Vashon studies the federally threatened Canada lynx, and I figured she’d be the best person to properly identify Richardson’s swimming feline. She’d also be best to answer another question: Do lynx typically go for long-distance swims?
Vashon was quick to reply, and her input was helpful.
“Well, it is likely a lynx,” Vashon wrote back. “Unfortunately, the feet and tail (most distinguishing characteristics) are not visible in the photo. What is apparent is that it is a cat (you’re welcome) and it is either a bobcat or a lynx given the ear tufts; if the ear tufts were short [less than one-half inch] it would clearly be a bobcat, but because the tufts are longer it could be either lynx or bobcat.”

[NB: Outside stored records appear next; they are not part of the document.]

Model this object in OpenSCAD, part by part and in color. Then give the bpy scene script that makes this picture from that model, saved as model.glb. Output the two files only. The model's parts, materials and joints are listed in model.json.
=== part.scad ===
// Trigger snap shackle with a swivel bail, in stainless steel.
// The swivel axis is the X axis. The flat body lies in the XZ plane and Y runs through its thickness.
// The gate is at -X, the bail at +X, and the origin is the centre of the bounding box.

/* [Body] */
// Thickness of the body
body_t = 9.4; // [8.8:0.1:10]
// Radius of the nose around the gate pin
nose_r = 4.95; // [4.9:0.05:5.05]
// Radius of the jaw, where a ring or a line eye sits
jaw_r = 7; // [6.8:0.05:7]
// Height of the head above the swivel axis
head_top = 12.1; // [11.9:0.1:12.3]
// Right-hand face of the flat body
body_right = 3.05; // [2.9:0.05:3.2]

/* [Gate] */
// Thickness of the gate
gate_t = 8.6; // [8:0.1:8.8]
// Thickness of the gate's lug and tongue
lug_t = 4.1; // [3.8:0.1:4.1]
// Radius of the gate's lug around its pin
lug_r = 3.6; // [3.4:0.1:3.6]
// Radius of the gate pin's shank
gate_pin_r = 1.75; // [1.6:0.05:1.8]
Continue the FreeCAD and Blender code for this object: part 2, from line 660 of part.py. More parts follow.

Still, Vashon opted to call the critter a lynx … almost.
“Given the location (Brassua Lake), longer ear tufts, and grey coat (we call it pelage) I would say it is more likely a lynx than a bobcat … nice hedging,” she wrote.
And Vashon said that the big-footed cats seem to swim quite regularly.
“I have received several photos over the years of lynx swimming. So it appears that they don’t mind taking a swim,” she wrote. “Lynx appear to be good swimmers, but during our study of lynx in northern Maine, we found a lynx that had died after apparently trying to swim across a fast-moving river following a recent fall rainstorm.”
Richardson did end up with quite a tale to tell, though: There just aren’t that many lynx out there in the Maine woods.
Vashon said the DIF&W thinks there are at least 750 to 1,000 adult lynx in northern and western Maine, and the cats appear to be expanding into eastern sections of the state.